Casting back to this time last September, as children returned to school and the weather worsened, Mr Johnson warned that “in one way our position today is actually more challenging”, as daily case figures were thousands higher now.
However, he acknowledged that in many other crucial respects the nation was “incomparably better placed to fight the disease” on account of the mass vaccination programme.
Concluding that Covid-19 was “still out there” and “sadly still remains a risk”, the Prime Minister insisted it was “just not sensible” to rule out options like mandatory vaccine passports.

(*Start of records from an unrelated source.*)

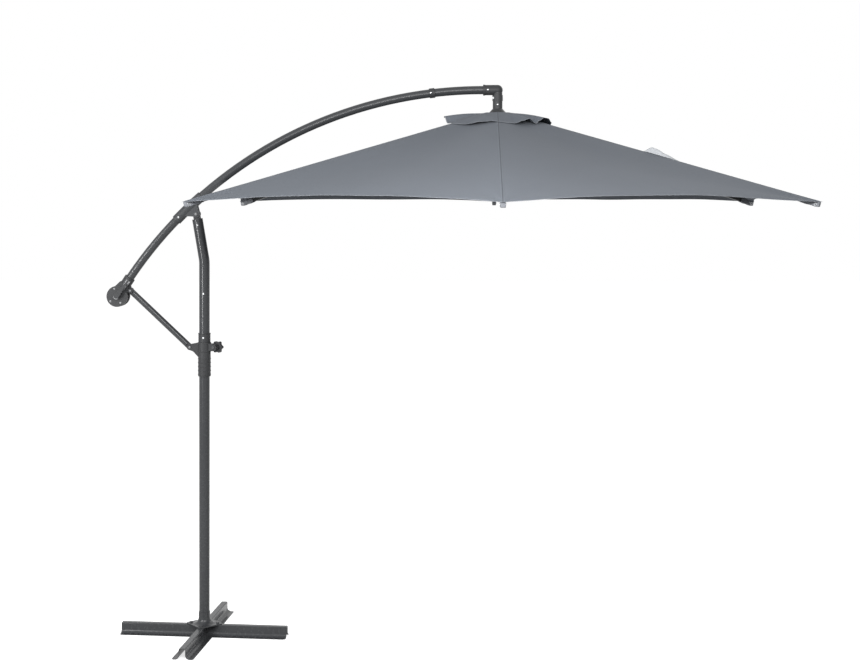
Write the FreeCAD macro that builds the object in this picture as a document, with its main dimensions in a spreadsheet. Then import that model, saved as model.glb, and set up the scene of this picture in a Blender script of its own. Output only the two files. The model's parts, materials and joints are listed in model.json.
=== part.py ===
"""Cantilever parasol: cross base, bent mast, curved boom on a slider brace, winch and folding canopy.

Millimetres, +Z up. The origin is the point where the mast's axis meets the floor, +X runs under the
boom towards the canopy, and the crank is on the -Y side.
"""
import FreeCAD, Part
import Sketcher
import os
import re
from math import atan, atan2, cos, degrees, hypot, pi, radians, sin, sqrt, tan

os.makedirs("parts", exist_ok=True)
doc = FreeCAD.newDocument("CantileverParasol")
V = FreeCAD.Vector
Rotation = FreeCAD.Rotation
Placement = FreeCAD.Placement

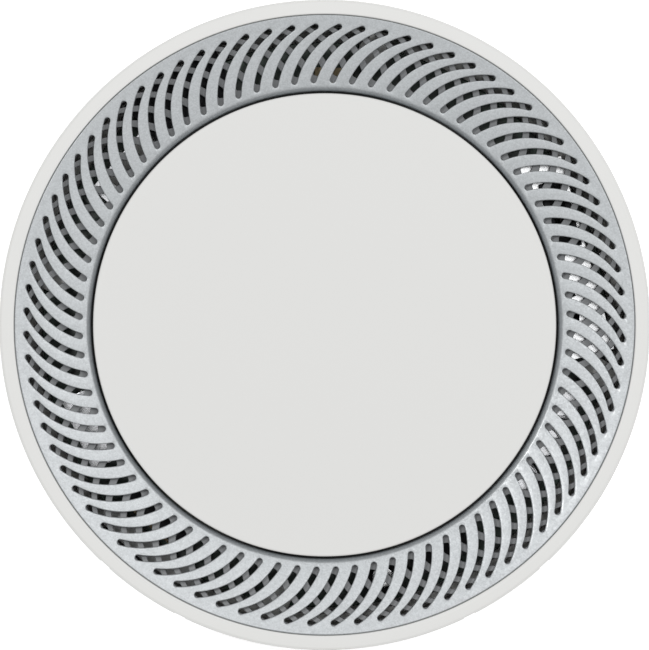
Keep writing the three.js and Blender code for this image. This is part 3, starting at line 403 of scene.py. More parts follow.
def piece_from(name, bm, finish, stands_for, body="drum"):
    """Scales a finished bmesh to metres and makes it a piece that rides on a body and replaces CAD nodes."""
    bmesh.ops.scale(bm, vec=(MM, MM, MM), verts=bm.verts)
    for face in bm.faces:
        face.smooth = True
    piece = as_object(name, bm)
    piece.data.set_sharp_from_angle(angle=SHARP)
    even = piece.modifiers.new("even normals", "WEIGHTED_NORMAL")
    even.keep_sharp = True
    even.weight = 100
    piece.data.materials.append(FINISHES[finish])
    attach(piece, body)
    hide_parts(*stands_for)
    return piece


# ---------------------------------------------------------------- slotted rings
def slot_turn(radius):
    """Degrees between a slot's centre line and the direction of its arc's centre, at a radius."""
    cosine = (radius**2 + ARC_CENTRE**2 - ARC_RADIUS**2) / (2 * ARC_CENTRE * radius)
    return math.degrees(math.acos(cosine))


def slot_outline(length, width, cap_steps, side_steps):
    """A round-ended loop along X, made from a circle whose halves are drawn apart."""
    bm = bmesh.new()
    bmesh.ops.create_circle(bm, segments=2 * cap_steps, radius=width / 2)
    turn_round(bm, 90 / cap_steps)
    for v in bm.verts:
        v.co.x += math.copysign(length / 2, v.co.x)
    long_edges = [e for e in bm.edges if e.verts[0].co.x * e.verts[1].co.x < 0]
    bmesh.ops.subdivide_edges(bm, edges=long_edges, cuts=side_steps - 1)
    return bm


def grow_loop(bm, edges, length, reach, depth):
    """Extrudes the loop round a slot to a new reach from its middle line and a new depth."""
    made = bmesh.ops.extrude_edge_only(bm, edges=edges)
    verts = new_verts(made)
    for v in verts:
        middle = max(-length / 2, min(length / 2, v.co.x))
        away = Vector((v.co.x - middle, v.co.y, 0)).normalized()
        v.co = Vector((middle, 0, depth)) + away * reach
    return loop_edges(made, verts)


def border_loop(bm, edges, length, depth, ends, cap_steps, border):
    """Extrudes a slot's loop to the edge of its share of the ring, and notes where each vertex goes."""
    made = bmesh.ops.extrude_edge_only(bm, edges=edges)
    verts = new_verts(made)
    widest = 90 - 90 / cap_steps
    for v in verts:
        middle = max(-length / 2, min(length / 2, v.co.x))
        across = math.degrees(math.atan2(v.co.y, abs(v.co.x - middle)))
        share = max(-1.0, min(1.0, across / widest))
        along = middle / length + 0.5
        border[v] = (ends[0] + (ends[1] - ends[0]) * along, share)
        v.co.z = depth


def slot_tile(spec):
    """One slot and its share of the ring, closed except at its four borders."""
    length = spec["length"]
    half = spec["width"] / 2
    edge = spec["edge_round"]
    wall = spec["wall"]
    cap_steps = spec["cap_steps"]
    bm = slot_outline(length, 2 * (half + edge), cap_steps, spec["side_steps"])
    rim = bm.edges[:]
    border = {}
    border_loop(bm, rim, length, 0, spec["ends"], cap_steps, border)
    loop = rim
    for step in range(1, spec["round_steps"] + 1):
        turn = math.pi / 2 * step / spec["round_steps"]
        loop = grow_loop(bm, loop, length, half + edge * (1 - math.sin(turn)), -edge * (1 - math.cos(turn)))
    loop = grow_loop(bm, loop, length, half, edge - wall)
    loop = grow_loop(bm, loop, length, half + edge, -wall)
    border_loop(bm, loop, length, -wall, spec["ends"], cap_steps, border)
    for v in bm.verts:
        depth = v.co.z
        if v in border:
            radius, share = border[v]
            x, y = polar(radius, spec["turn"](radius) + share * PITCH / 2)
        else:
            x, y = spec["place"](v.co.x, v.co.y)
        v.co = (x, y, spec["height"](math.hypot(x, y)) + depth)
    return bm


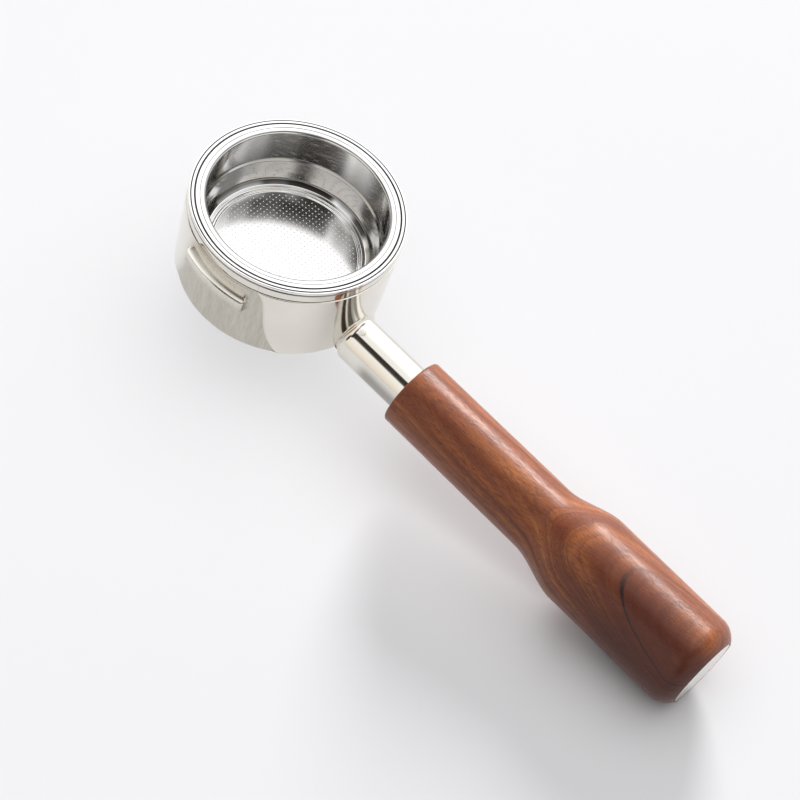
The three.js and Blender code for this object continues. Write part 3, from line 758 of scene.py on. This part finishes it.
floorReach = 3      # metres from the middle to each side
floorMesh = bpy.data.meshes.new("floor")
floorCorners = [(x * floorReach, y * floorReach, 0) for x, y in ((-1, -1), (1, -1), (1, 1), (-1, 1))]
floorMesh.from_pydata(floorCorners, [], [(0, 1, 2, 3)])
floor = bpy.data.objects.new("floor", floorMesh)
bpy.context.scene.collection.objects.link(floor)
paper, paperGraph, paperShader = newFinish("pale paper")
paperShader.inputs["Base Color"].default_value = (0.80, 0.80, 0.815, 1)
paperShader.inputs["Roughness"].default_value = 0.9
paperShader.inputs["Specular IOR Level"].default_value = 0.1
floorMesh.materials.append(paper)

studio = dict(
    sky=1.16, fill=0.10, darkest=shade(58, 52, 48),
    key=dict(power=405.0, size=2.3, towards=(-0.53, 0.77, 0.355), away=6.0),
    top=dict(power=173.0, size=8.0, towards=(0.0, 0.0, 1.0), away=3.5),
    gleam=dict(power=30.0, size=0.8, towards=(-0.135, 0.685, 0.716), away=2.0),
)
# What the steel mirrors that is not lit: azimuth, height, half widths where it is full and gone, depth.
darkPatches = [
    (-106, 65, 5, 10, 1.0), (-82, 57, 12, 17, 1.0), (-58, 50, 11, 18, 1.0), (-22, 54, 10, 18, 0.9),
    (10, 50, 8, 16, 0.6), (-52, 20, 11, 19, 1.0), (-152, 40, 7, 15, 0.95), (-172, 54, 7, 14, 0.9),
    (38, 34, 9, 20, 0.75), (-128, 48, 4, 12, 0.35),
]

world = bpy.data.worlds.new("studio")
bpy.context.scene.world = world
world.use_nodes = True
w = Graph(world.node_tree)
direction = w.add("TexCoord").outputs["Generated"]
parts = w.add("SeparateXYZ", {0: direction}).outputs
upward = w.ramp(w.span(parts[2], 0.0, 0.7, smooth=False),
                [(0.0, shade(226, 220, 210)), (0.5, shade(250, 241, 230)), (1.0, (1, 1, 1, 1))])
sky = w.blend(w.span(parts[1], 0.0, 0.4), upward, (1.3, 1.3, 1.32, 1))      # brighter towards +Y
for azimuth, height, inner, outer, depth in darkPatches:
    aim = Vector((1, 0, 0))
    aim.rotate(Euler((0, -math.radians(height), math.radians(azimuth))))
    near = w.add("VectorMath", {0: direction, 1: aim}, operation="DOT_PRODUCT").outputs["Value"]
    part = w.span(near, math.cos(math.radians(outer)), math.cos(math.radians(inner)), 0.0, depth)
    sky = w.blend(part, sky, studio["darkest"])
soft = w.add("LightPath").outputs["Is Diffuse Ray"]
bright = w.add("Background", {"Color": sky, "Strength": studio["sky"]})
even = w.add("Background", {"Color": (1, 1, 1, 1), "Strength": studio["fill"]})
both = w.add("MixShader", {0: soft, 1: bright.outputs[0], 2: even.outputs[0]})
w.add("OutputWorld", {"Surface": both.outputs[0]})

# Only the grip and its disc cast the lamps' shadow; the head is held clear and leaves no mark.
casters = bpy.data.collections.new("shadow casters")
for name in ("grip", "end_disc"):
    casters.objects.link(bpy.data.objects[name])
for name in ("key", "top", "gleam"):
    settings = studio[name]
    lamp = bpy.data.lights.new(name, "AREA")
    lamp.shape = "DISK"
    lamp.size = settings["size"]
    lamp.energy = settings["power"]
    stand = bpy.data.objects.new(name, lamp)
    bpy.context.scene.collection.objects.link(stand)
    stand.location = Vector(settings["towards"]).normalized() * settings["away"]
    stand.rotation_euler = stand.location.to_track_quat("Z", "Y").to_euler()
    stand.light_linking.blocker_collection = casters
    if name == "gleam":          # lights the grip alone, for the line of light along it
        stand.light_linking.receiver_collection = casters
    else:                        # the steel mirrors the studio, not these two lamps
        stand.visible_glossy = False

view = dict(place=(354.57, -616.94, 837.39), right=(0.728125, 0.652405, 0.210243),
            ahead=(-0.267013, 0.552463, -0.789613), lens=157.5, sensor=36.0, nearest=0.01, farthest=20.0)
cameraData = bpy.data.cameras.new("camera")
camera = bpy.data.objects.new("camera", cameraData)
bpy.context.scene.collection.objects.link(camera)
cameraData.sensor_width = view["sensor"]
cameraData.lens = view["lens"]
right, ahead = Vector(view["right"]), Vector(view["ahead"])
above = right.cross(ahead)
turnTo = Matrix((right, above, -ahead)).transposed().to_4x4()
camera.matrix_world = Matrix.Translation(Vector(np.array(view["place"]) * mm + rimCentre)) @ turnTo
cameraData.clip_start, cameraData.clip_end = view["nearest"], view["farthest"]
bpy.context.scene.camera = camera
bpy.context.scene.view_settings.view_transform = "Standard"
print("floor, light and camera ready")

Under the Cabinet Office blueprint, the passports would only certify the double vaccinated, removing the current option to produce a negative test or prove natural immunity through antibodies.
Plan B restrictions
The Government said that under “Plan B” they would be introduced for nightclubs, indoor venues with 500 or more attendees, or outdoor venues with 4,000 or more people, although a wider rollout was not ruled out.
Highlighting that 200 venues and events had already introduced Covid-19 certification voluntarily, Mr Johnson framed vaccine passports as a “game changer” and an “important part of our repertoire” that could help businesses remain open instead of being shut down again if Covid-19 surges.
The announcement provoked a furious backlash from the hospitality industry.
Kate Nicholls, the chief executive of UKHospitality, cautioned that the Plan B measures would have a “significant and drastic impacts on the sector”, which had been “hit hardest” by previous lockdowns.
She derided vaccine passports as “logistically unworkable and with questionable effectiveness”, and said they would have a “devastating effect” on nightclubs and large-scale events.
The return of guidance for people to work from home orders would also have a “significant impact” on our city and town centres, Ms Nicholls said.
Under Plan B, masks would return as a legal requirement, with the Government deciding which settings would be included nearer the time.
The Cabinet Office blueprint acknowledged that reintroducing the guidance to work from home would cause more disruption and hit the economy and some businesses harder than the other Plan B interventions, so “a final decision would be made based on the data at the time”.
Prof Whitty said the absolute numbers going into hospital, a “very rapid increase” in the rate, and the overall state of the NHS would be factors influencing a move to tougher restrictions, however.